I was traveling in Kanazawa, a wonderful small town on the Sea of Japan coast, and one evening I found a small sushi bar to have dinner in. The owners, a sweet middle-aged married couple, spoke a little bit of English, and upon learning I was traveling solo, invited me to their house for dinner the following evening. They'd promised to make me a "special Japanese dish," so I was excited. When I arrived, we had a beer and some grilled squid, and then they brought out the "special Japanese dish." I looked at it, and it was a soft, cluster-like white creamy blob that I didn't recognize. They said the name of it, which I didn't quite catch, and said "it comes from a fish," but communication issues prevented them from giving a more detailed explanation. It didn't look very appetizing, and the added mystery added some fear, but I mentally prepared myself - after all, I was a guest in their home, and it would have been rude of me to refuse. It was not my favorite - the texture didn't sit very well with me, and neither did the taste. The rest of the meal was delicious, and I thanked them for a pleasant evening and they wished me good travels.
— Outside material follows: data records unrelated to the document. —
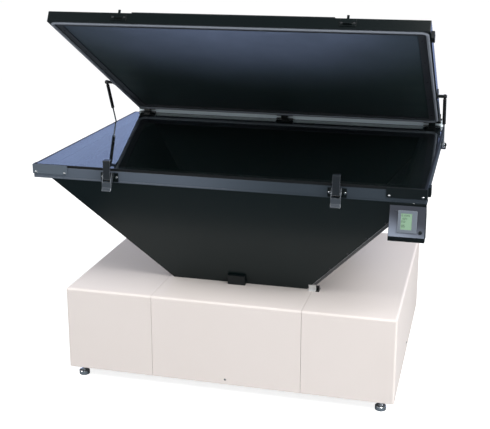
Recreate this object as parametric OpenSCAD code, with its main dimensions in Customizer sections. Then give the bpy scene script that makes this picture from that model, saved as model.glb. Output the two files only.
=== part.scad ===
// Screen printing exposure unit.
// A glass table stands on a black light hopper, which stands on a cabinet with the lamp gear.
// A vacuum lid with a rubber blanket is hinged at the back and held open by two gas struts.
// X runs along the front to the right, Y runs to the back and Z runs up from the floor.
// Inside the modules, Y is counted from the front face of the table's rim.

/* [Table] */
// Width of the table over its rim
table_w = 1300; // [1280:10:1320]
// Depth of the table over its rim
table_d = 988; // [984:2:1000]
// Height of the rim's upper edge above the floor
table_top = 776; // [760:2:800]
// Height of the rim's outer face
rim_h = 38; // [34:1:42]
// Width of the rim's side rails
rim_side_w = 65; // [60:1:70]
// Width of the rim's front rail
rim_front_w = 40; // [36:1:50]
// Thickness of the rim's metal
rim_wall = 4; // [3:0.5:5]
// Thickness of the glass
glass_t = 6; // [5:1:8]
// Thickness of the black tape between the rim and the glass
tape_t = 2; // [1:0.5:3]
// Distance from the rim's outer face to the edge of the glass
glass_inset = 7; // [6:1:10]

/* [Cabinet] */
// Width of the cabinet over its side covers
cabinet_w = 1152; // [1100:2:1180]
// Depth of the cabinet
cabinet_d = 901; // [880:1:920]
// Distance from the rim's front face back to the cabinet's front
cabinet_setback = 43; // [40:1:60]
// Height of the cabinet's top above the floor
cabinet_top = 331; // [320:1:345]
// Gap under the cabinet
cabinet_lift = 34; // [32:1:40]
// Width of the centre section between the two side covers
centre_w = 524; // [510:2:540]
// Thickness of the cabinet's sheet
sheet = 2; // [1.5:0.5:2.5]
// Radius of the cabinet's soft edges
edge_r = 8; // [5:1:12]
// Width of the two seams
seam = 1; // [0.8:0.2:3]

/* [Hopper] */
// Width of the hopper where it meets the rim
hopper_w = 1170; // [1160:2:1176]
// Extra reach of the hopper's right-hand wall at the rim
hopper_lean = 26; // [0:1:28]
// Width of the hopper where it stands on the cabinet
hopper_foot_w = 488; // [480:2:496]
// Depth of the hopper where it stands on the cabinet
hopper_foot_d = 502; // [490:2:510]
// Thickness of the hopper's walls, measured level
hopper_wall = 2.4; // [2:0.2:3]

/* [Lid] */
// Width of the lid
lid_w = 1261; // [1250:1:1266]
// Length of the lid from its back edge to its front edge
lid_d = 946; // [940:1:950]
// Thickness of the lid's rails
lid_t = 36; // [32:1:40]
// Width of the lid's rails
lid_rail_w = 40; // [38:1:44]
// Angle at which the struts hold the lid open
open_angle = 28; // [20:1:28]
// Distance of the hinge axis from the rim's front face
hinge_y = 975; // [973:1:976]
// Height of the hinge axis above the rim's upper edge
hinge_rise = 24; // [23:1:26]
// Distance from the lid's back edge to the hinge axis
hinge_reach = 22; // [21:1:24]
// Height of the bead that seals the blanket on the glass
bead_h = 6; // [4:0.5:7]

/* [Gas struts] */
// Distance of the upper strut pivot from the lid's back edge
strut_s = 313; // [305:1:320]
// Height of the upper strut pivot above the lid's underside
strut_n = 5; // [4:1:10]
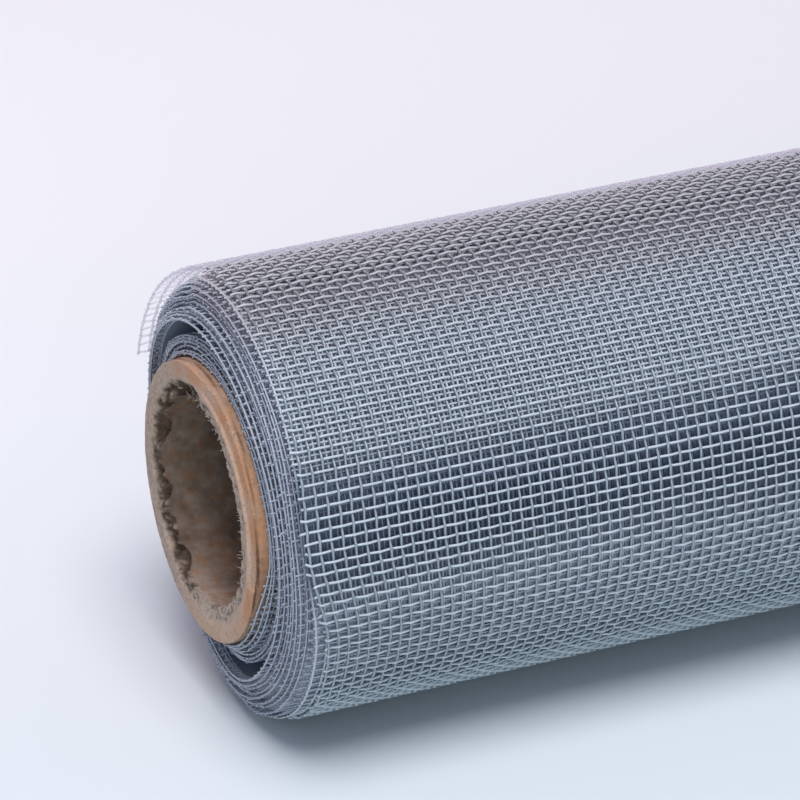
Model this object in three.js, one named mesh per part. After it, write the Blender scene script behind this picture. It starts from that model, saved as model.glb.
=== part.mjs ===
// A roll of woven glass-yarn insect net, wound on a cardboard tube and lying on a table.
// Millimetres, +Z up. The roll's axis runs along X; the end that is seen closest faces -X.
import * as THREE from 'three';

// Driving dimensions
const clothWidth = 609.6;        // a 24 inch stock width
const axisHeight = 29;           // the soft turns flatten on the table this far below the axis
const tubeOuterRadius = 18.75;
const tubeInnerRadius = 13.9;
const tubeNearReach = 3.6;       // the tube stands out of the outer turn at the near end
const tubeFarReach = 2.4;
const fitGap = 0.3;              // clearance between neighbouring pieces
const looseThickness = 1;        // the loose end of the cloth
const looseEndAngle = 11;        // where the cut edge hangs, degrees up from the back
const stepAngle = 74;            // where the outer turn leaves the roll, degrees up from the back

// The turns lie in three bands with looser rings between them.
// reach is how far each edge stands out past the outer turn at the near end.
const bands = {
  inner: { startRadius: tubeOuterRadius + fitGap, startReach: 1.9, endReach: 1.3 },
  middle: { endRadius: 26.9, startReach: 2.4, endReach: 0.8 },
  outer: { startRadius: 27.15, startReach: 0.8, endReach: 0 },
};
const crescentRadius = 22.7;     // middle of the loose ring between the inner and middle bands
const crescentWidth = { mean: 1.8, swing: 0.55 };
const crescentDepth = 7;
const seamDepth = 1.6;           // the narrow ring between the middle and outer bands

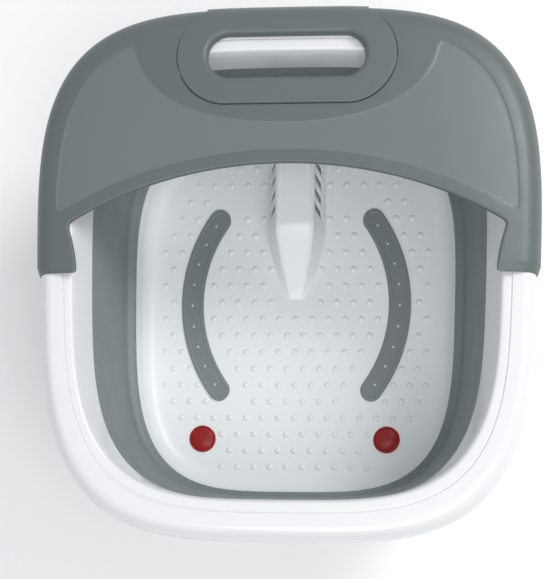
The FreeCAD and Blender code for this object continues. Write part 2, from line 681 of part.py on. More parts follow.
def bubble_strip_left():
    """Curved strip with a row of air holes, an air channel below and a spigot through the floor."""
    top, channel_top = TUB_FLOOR + STRIP_HEIGHT, TUB_FLOOR + CHANNEL_DEPTH
    shape = strip_band(STRIP_WIDTH, TUB_FLOOR, top, STRIP_HALF_ANGLE)
    upper_edges = [e for e in shape.Edges if e.BoundBox.ZMin > top - 0.01]
    shape = shape.makeChamfer(0.8, upper_edges)
    shape = shape.fuse(cylinder(SPIGOT_RADIUS, SPIGOT_LOW, channel_top + 0.2, -STRIP_OUT_X, STRIP_Y))
    shape = shape.cut(strip_band(CHANNEL_WIDTH, TUB_FLOOR - 0.5, channel_top, STRIP_HALF_ANGLE - 1))
    cuts = [cylinder(2.0, SPIGOT_LOW - 1, TUB_FLOOR, -STRIP_OUT_X, STRIP_Y)]
    hole_count = 9
    for i in range(hole_count):
        angle = math.radians(STRIP_HALF_ANGLE - 2.5) * (2 * i / (hole_count - 1) - 1)
        x = STRIP_RADIUS - STRIP_OUT_X - STRIP_RADIUS * math.cos(angle)
        y = STRIP_Y + STRIP_RADIUS * math.sin(angle)
        cuts.append(cylinder(1.25, TUB_FLOOR + 0.5, top + 1, x, y))
    return shape.cut(cuts)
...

On the bullet train back to Tokyo, I sat next to a Japanese woman who spoke English. We spent most of the trip talking about the places I'd visited and the things I'd experienced. Then I showed her a picture of the strange white fish part and asked her what it was. "Ah! Shirako!" she said. Then she said it was fish sperm. When I got to Tokyo and had an internet connection again, I googled "shirako," and read up on it. Shirako is the milt, or sperm sacs, of male cod. It's served in both raw and cooked form in restaurants all over Japan, but many Japanese consider it an acquired taste. The word "shirako" means "white children," and it is in season in the winter. It's also called kiku and tachi. It's kind of funny when I think about it. In my mind, caviar is appetizing, and caviar is the eggs of a female fish. But sperm sacs - the eggs of a male fish - doesn't work in my mind.
(Image: Robert J. Steiner)

Comments (8)
Great story! In my travels, I was introduced to the 1000 year old egg. I also try everything & tried this egg. Now that I've tried it once, I do not need it again! It looked like a little egg, fermented or preserved or something. It was spotted purple & just not pleasant for me to eat.
One dish I tried in SE China was a little dish of some green leafy veggie with these little fried crispy things. They looked like Durkie fried onions, but were actually tiny, tiny fish. Very crunchy & quite delicious!
Whenever I hear of this kind of thing I always wonder who was the first to try it. On the other hand who was the first person to eat artichokes.
Great story! I guess it isn't really any weirder to eat fish sperm (which I have never had) than fish roe (which I love). You used to be able to buy shad roe in season, but I never see it any more.
@hrhprincessfiona - When I see a live shrimp I wonder who the heck thought a sea roach would turn out so delicious?! Same with lobster and crab, it just seems so unlikely that someone would try to eat them and then turn it into a huge industry.
Same with bananas. Who thought to peel them? And coconuts, who would think the insides of furry angry rocks would be tasty!?
Who knows, the common house fly might taste like chocolate, but we need some people to do the taste testing first.
@hrhprincessfiona, I agree with you - whoever took a look at fish milt and thought "Let's eat!" was a brave soul.
Whenever I'm in Japan, I inevitable confuse grated daikon (which I love) with shirako (which I can tolerate, but not my first choice!) at least once during the trip. It makes for a sad, but brave-faced meal.
In The Founding Fish by John McPhee, he writes in the appendix about ways to cook shad, including shad milt pods. Doing a little mind-reading he says, "In England, herring milt on toast is served at the end of dinner as a savoury. American shad semen, after all, is herring milt. On toast, with squeezed lemon, it is melting with freshness. If you had your choice between shad semen and a pink-icinged Pop-Tart, which would be more acceptable? Which would you take between a shad's semen, a calf's brain, a chicken's liver, and the inside of an ox femur? You can't sit there eating Ferdinand's tongue and talk that way about shad milt, so cut it out."
ah, what an interesting post! i never knew Japanese people ate this b/c i've only had it in korean food, as part of Al-jigae (fish egg soup). i remember reading an article by jonathon gold, and he had said that my favorite part of Al-jigae was fish sperm but i didn't believe him. I always thought it was brains. not that brains is that much better than sperm. sometimes its better not to know, haha. But milt is actually pretty yummy and takes in the spicy broth of al jigae well.